The battle between Metro Vancouver mayors and the B.C. government over transit funding appears to be no closer to a resolution, as a July 15 deadline looms.

B.C. Transportation Minister Todd Stone gave Metro Vancouver mayors three weeks to officially notify the province if they want a referendum, potentially this fall.

Any referendum would ask voters to decide on a new revenue stream for transit, such as a new second carbon tax or increased property taxes.

But North Vancouver District Mayor Richard Walton, who is chair of the Mayors' Council, says the deadline will be hard to meet, and the mayors are not really that interested in a referendum.

"We have never agreed to participate in a referendum, so we are going to crack that one first," said Walton.

Premier Christy Clark promised during the 2013 provincial election the government would hold a referendum on any new transit funding in Metro Vancouver, but the idea has never gained the support of the mayors.
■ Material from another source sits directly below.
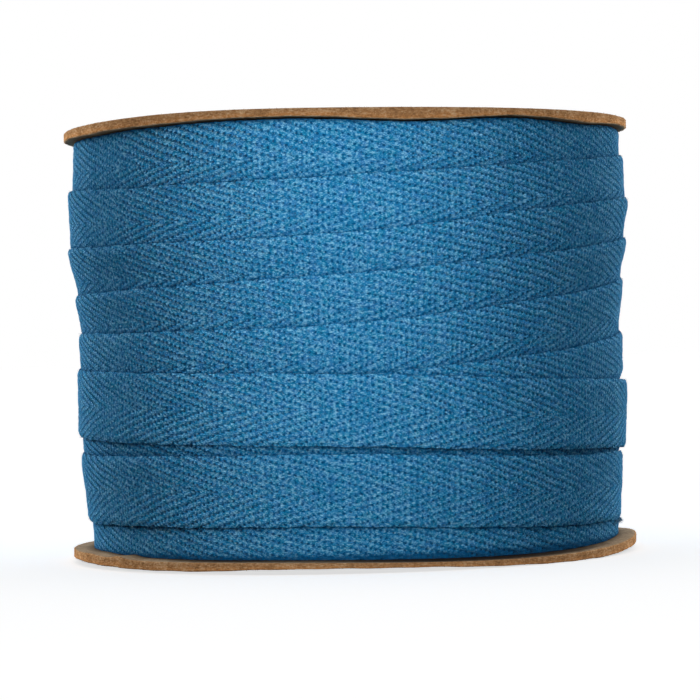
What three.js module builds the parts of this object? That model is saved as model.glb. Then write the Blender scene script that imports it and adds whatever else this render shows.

Walton says even if the mayors wanted a referendum, it could take a year and a half to properly set up such a question.

Earlier this month the mayors asked for a re-allocation of the existing carbon tax, an estimated $250 million a year, but Stone says there is no way the province will hand over that money.

Instead the minister suggested the mayors raise the money through property taxes.

Walton says the mayors would never support a property tax increase.

"Not on the table. Never has been. Never will be, and there isn't one mayor in the region that will support that."

The Mayors' Council is expected to meet to discuss the issues further on Thursday.